Il comma 2 dell’articolo 52 della stessa invece indica che “È fatto obbligo a chiunque spetti di osservarla e di farla osservare come legge della Regione”.
I sindaci che il 18 marzo 2017 hanno sottoscritto l’atto costitutivo, consapevoli dell’illegalità (tra l’altro formalmente evidenziata dal sindaco protempore di Castellana Sicula, Giuseppe Di Martino), le Procure della Repubblica di Palermo e Termini Imerese, la Procura della Corte dei Conti Sicilia e quante altre Istituzioni a conoscenza dell’insanabile anomalia, non si riconoscono tra gli annoverati a cui spetta il controllo?
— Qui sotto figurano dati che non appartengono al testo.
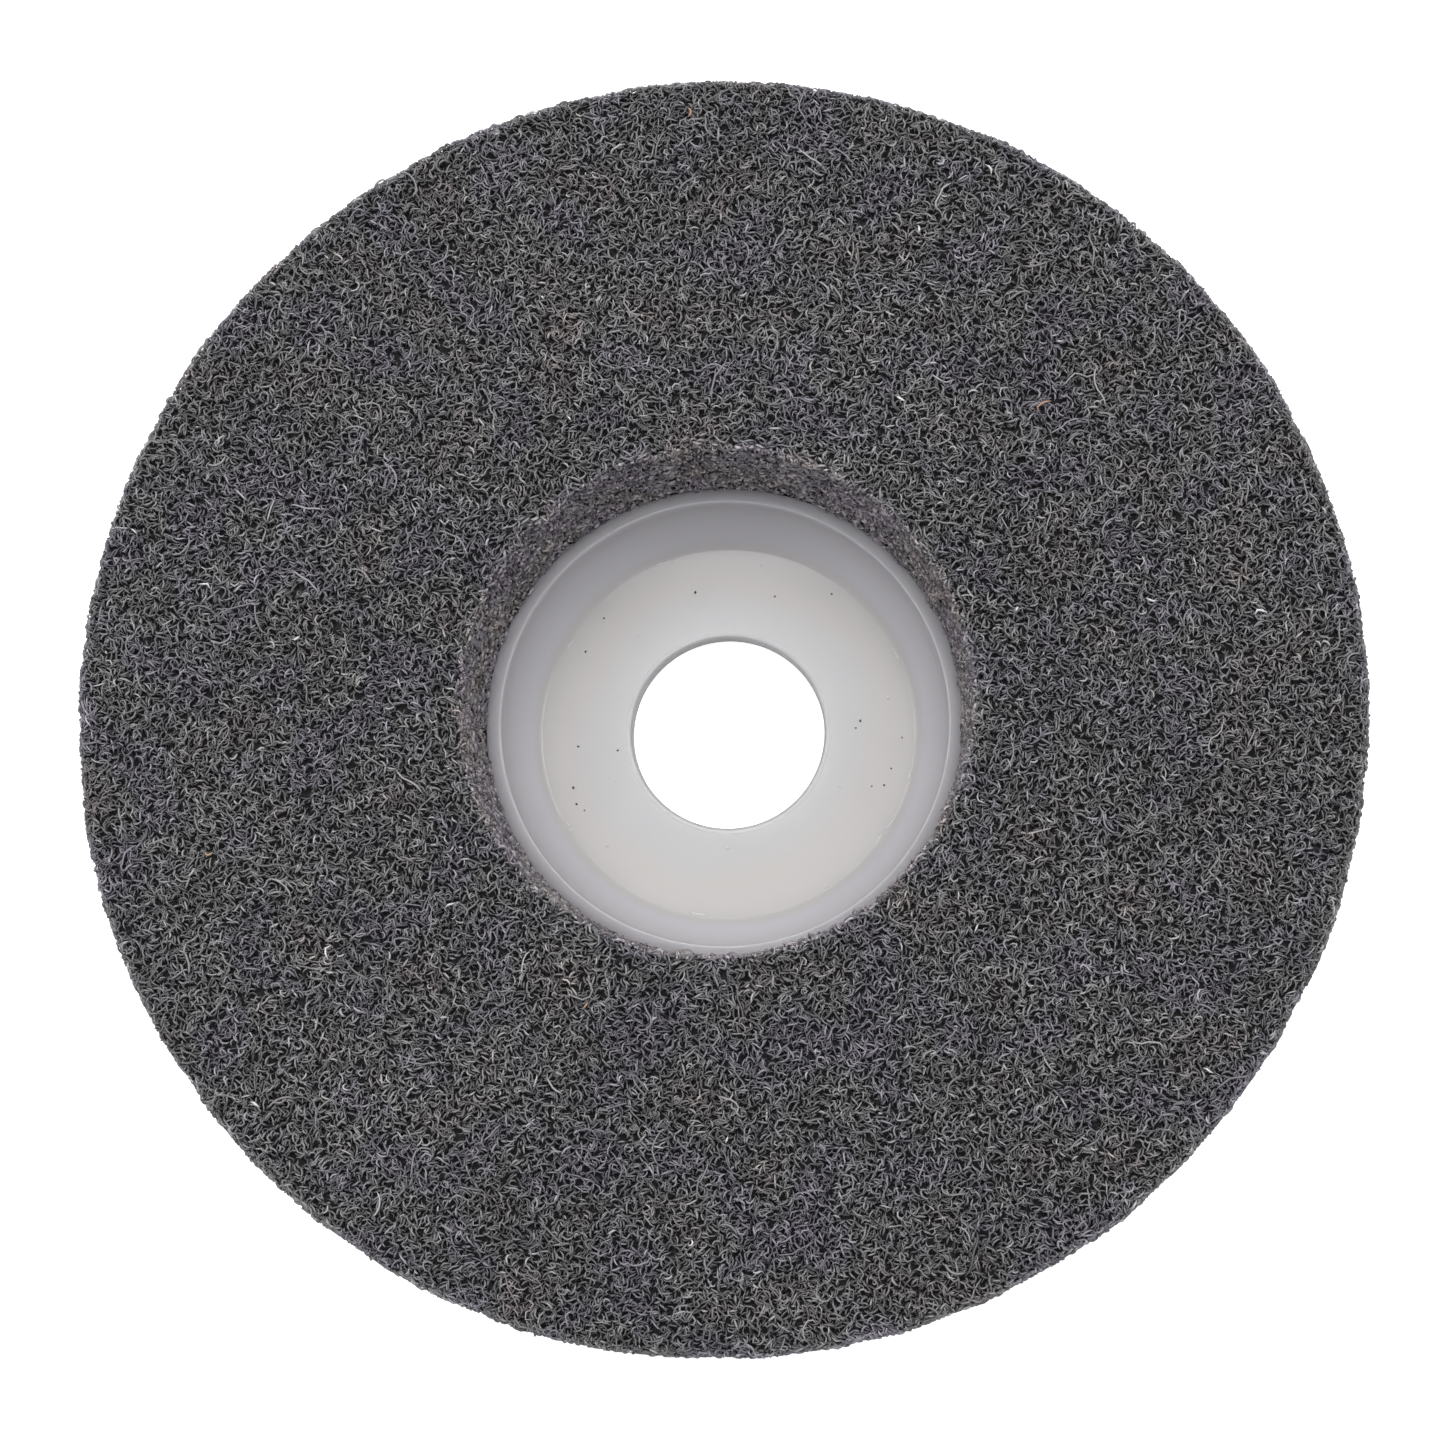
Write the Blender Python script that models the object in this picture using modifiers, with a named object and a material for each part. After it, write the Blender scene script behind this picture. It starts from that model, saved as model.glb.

L’indifferenza (?) dei segretari comunali

Tra i “chiunque” ci sarebbero anche i segretari comunali, dei Comuni che partecipano all’ente nullo (l’atto costitutivo non è sanabile se non da una Legge regionale che retroattivamente sani l’impostura). Pare che le figure apicali della burocrazia dei Municipi siano stati dispensati dall’onere della verifica sulla legittimità degli atti che le amministrazioni comunali e i Dirigenti d’area producono, a favore o per un ente forzatamente “riconosciuto”.
La dispensa discenderebbe da una norma pubblicata sulla Gazzetta dello Sport.

Valutazione politica e “allegria”

Sull’unione dei comuni madonie (lo scriviamo appositamente con le iniziali minuscole) ci sarebbe da fare anche una valutazione politica, trattandosi di una “cosa” astratta è difficile cimentarsi, tuttavia, qualora si trattasse di un Ente reale verrebbe da dire se il sistema intercomunale nel tempo abbia costituito l’innovazione tecnologica (pretesa dalla Strategia) e se sono state “superate le criticità organizzative che condizionano l’erogazione dei servizi e dare una visione comune dello sviluppo del territorio”.
Diciamocela tutta, le criticità organizzative superate li ritroviamo nella creazione della Centrale Unica di Committenza e nel conferire incarichi – a chiamata diretta e in assenza di una long list – in forza di una norma che favorisce percorsi “allegri”.

Visione comune e “nemici”

La visione comune dello sviluppo, invero, è riservata a coloro che rimangono nel perimetro del cerchio magico, tracciato da chi detiene il bastone “lecca-lecca” dell’organizzazione.
Noi a queste condizioni, che non mettono sullo stesso piano i restanti e gli Enti pubblici, in merito al rispetto delle Leggi, preferiamo essere considerati  “nemici delle Aree interne”, opponendoci alle “iniziative dei (discutibili, ndr) soggetti portatori di innovazione e costruttori di ponti verso altre comunità, altri territori” e il proprio conto corrente, o quello degli amici.
Non ce ne vogliano i dirigenti del Formez PA.